Making use of existing sunlight is one of their key goals, the architects said, along with offering views of the river from inside the building.
As far as seating goes, there will be a number of options for congregation members to consider, including having armchair seats – as opposed to the current benches, also opening up the chapel area so that there is no barrier between the chapel and the main sanctuary. (During the question and answer session, however, more than a few participants voiced objections to removing the barrier between the chapel and the sanctuary, saying that the close-knit atmosphere in the chapel is what makes it so attractive.)
Following the presentation by Number TEN, two representatives of Akman Construction, Jared Akman and Marshall Weinstein, spoke about the remediation and renovation of the building which Akman will undertake. The remediation process is about to begin sometime in the spring of 2022, Akman said. (Akman Construction has been involved in the planning process for four years, according to Weinstein, who is the project manager.)
Weinstein explained that the renovation in the 1970s “covered up asbestos”. As a result, he said, “the whole ceiling has to come out”.
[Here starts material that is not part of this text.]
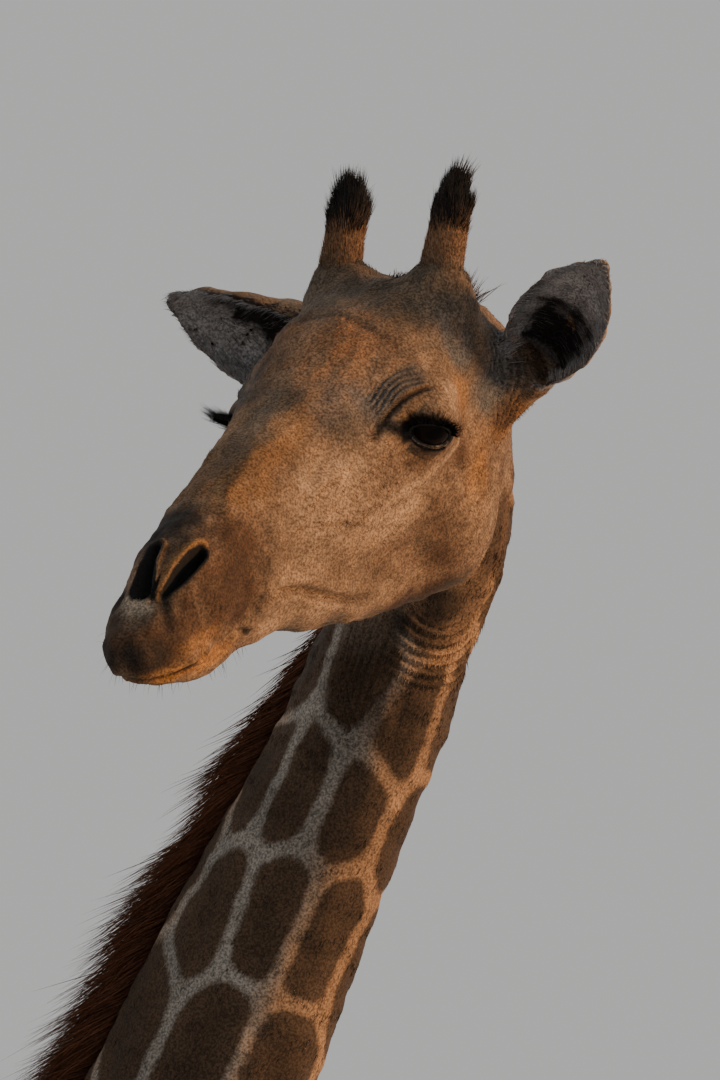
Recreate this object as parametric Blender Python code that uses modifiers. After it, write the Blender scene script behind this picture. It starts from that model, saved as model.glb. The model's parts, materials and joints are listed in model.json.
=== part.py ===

During the remediation process, “everyone will have to come out of the building,” Weinstein added.
The components of the remediation process will include:
• Removal of the interior ceiling and replacement of the entire roof
• Removal of tiles
• Replacement of mechanical systems. As Marshall Weinstein explained, “All piping has asbestos that will have to be removed.”
Following the remediation process, which Weinstein said will last from six to seven months, the renovation and construction process, which is expected to last another 20-22 months, will commence.
During the period of remediation and renovation the Shaarey Zedek is planning on making its temporary home in the Masonic Lounge, which is situated at Confusion Corner, Neil Duboff said.